→ Given information
####

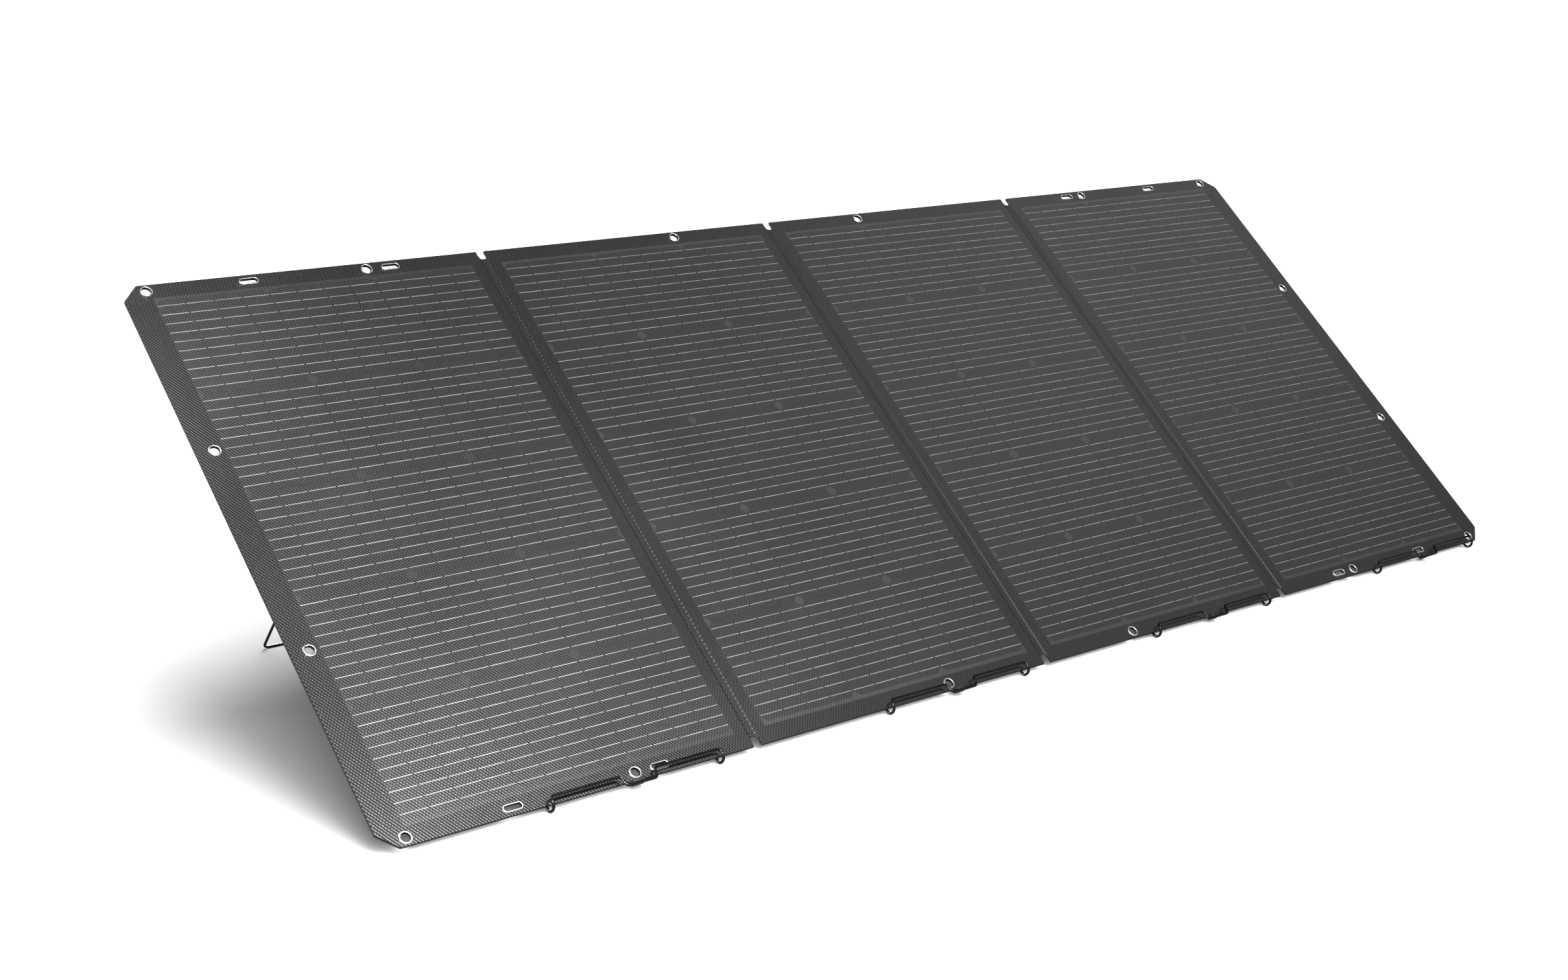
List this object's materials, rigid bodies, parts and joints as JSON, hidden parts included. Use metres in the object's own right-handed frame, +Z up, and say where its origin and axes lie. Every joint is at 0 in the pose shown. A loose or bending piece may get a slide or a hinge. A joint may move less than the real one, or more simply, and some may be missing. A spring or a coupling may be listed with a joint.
{
  "type": "solar panel",
  "caption": "Folding solar panel: stiff cell boards in a row, joined by flexible fold strips, each leaning on a bent-wire kickstand with a swinging leg.",
  "frame": {"origin": "on the ground at the middle of the footprint, with the panel set up", "axes": "+X along the row of boards to the right as seen from the front, +Y to the back, +Z up"},
  "size_m": [2.452, 0.9186, 0.6595],
  "materials": {
    "film": "satin embossed clear film over a dark board",
    "cells": "dark silicon under film",
    "board": "matt black laminate",
    "cover": "coated plain weave",
    "strip": "coated plain weave",
    "eyelet": "bright nickel plate",
    "wire": "satin dark brown-black coat",
    "block": "matt",
    "box": "fine texture",
    "lead": "satin jacket",
    "pouch": "coated plain weave with a zip"
  },
  "bodies": {
    "panel_1": {"front_film_1": "film", "cell_layer_1": "cells", "board_1": "board", "back_cover_1": "cover", "stand_frame_1": "wire", "edge_block_1": "block", "round_eyelet_01": "eyelet", "round_eyelet_02": "eyelet", "round_eyelet_03": "eyelet", "round_eyelet_04": "eyelet", "round_eyelet_05": "eyelet", "round_eyelet_06": "eyelet", "oval_eyelet_01": "eyelet", "oval_eyelet_02": "eyelet", "oval_eyelet_03": "eyelet", "oval_eyelet_04": "eyelet"},
    "panel_2": {"front_film_2": "film", "cell_layer_2": "cells", "board_2": "board", "back_cover_2": "cover", "stand_frame_2": "wire", "edge_block_2": "block", "round_eyelet_07": "eyelet", "round_eyelet_08": "eyelet", "fold_strip_left": "strip", "fold_strip_centre": "strip"},
    "panel_3": {"front_film_3": "film", "cell_layer_3": "cells", "board_3": "board", "back_cover_3": "cover", "stand_frame_3": "wire", "edge_block_3": "block", "round_eyelet_09": "eyelet", "round_eyelet_10": "eyelet", "fold_strip_right": "strip"},
    "panel_4": {"front_film_4": "film", "cell_layer_4": "cells", "board_4": "board", "back_cover_4": "cover", "stand_frame_4": "wire", "edge_block_4": "block", "round_eyelet_11": "eyelet", "round_eyelet_12": "eyelet", "round_eyelet_13": "eyelet", "round_eyelet_14": "eyelet", "round_eyelet_15": "eyelet", "round_eyelet_16": "eyelet", "oval_eyelet_05": "eyelet", "oval_eyelet_06": "eyelet", "oval_eyelet_07": "eyelet", "oval_eyelet_08": "eyelet", "junction_box": "box", "junction_box_lid": "box", "output_lead": "lead", "output_plug": "box", "cable_pouch": "pouch"},
    "leg_1": {"stand_leg_1": "wire"},
    "leg_2": {"stand_leg_2": "wire"},
    "leg_3": {"stand_leg_3": "wire"},
    "leg_4": {"stand_leg_4": "wire"}
  },
  "joints": [
    {"name": "fold_left", "type": "hinge", "parent": "panel_2", "child": "panel_1", "pos_m": [-0.605, -0.44144, 0.00999], "axis": [0, -0.7536, -0.6574], "range_deg": [-160, 0]},
    {"name": "fold_centre", "type": "hinge", "parent": "panel_2", "child": "panel_3", "pos_m": [0, -0.44144, 0.00999], "axis": [0, -0.7536, -0.6574], "range_deg": [0, 160]},
    {"name": "fold_right", "type": "hinge", "parent": "panel_3", "child": "panel_4", "pos_m": [0.605, -0.44144, 0.00999], "axis": [0, 0.7536, 0.6574], "range_deg": [-160, 0]},
    {"name": "leg_1_swing", "type": "hinge", "parent": "panel_1", "child": "leg_1", "pos_m": [-0.8245, 0.07694, 0.44561], "axis": [-1, 0, 0], "range_deg": [0, 90]},
    {"name": "leg_2_swing", "type": "hinge", "parent": "panel_2", "child": "leg_2", "pos_m": [-0.2028, 0.07694, 0.44561], "axis": [-1, 0, 0], "range_deg": [0, 90]},
    {"name": "leg_3_swing", "type": "hinge", "parent": "panel_3", "child": "leg_3", "pos_m": [0.407, 0.07694, 0.44561], "axis": [-1, 0, 0], "range_deg": [0, 90]},
    {"name": "leg_4_swing", "type": "hinge", "parent": "panel_4", "child": "leg_4", "pos_m": [1.0235, 0.07694, 0.44561], "axis": [-1, 0, 0], "range_deg": [0, 90]}
  ]
}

####

→ The task
Find every line in the listing that holds the string "hinge", then say how many there are as a bare number.

→ Result for this task
8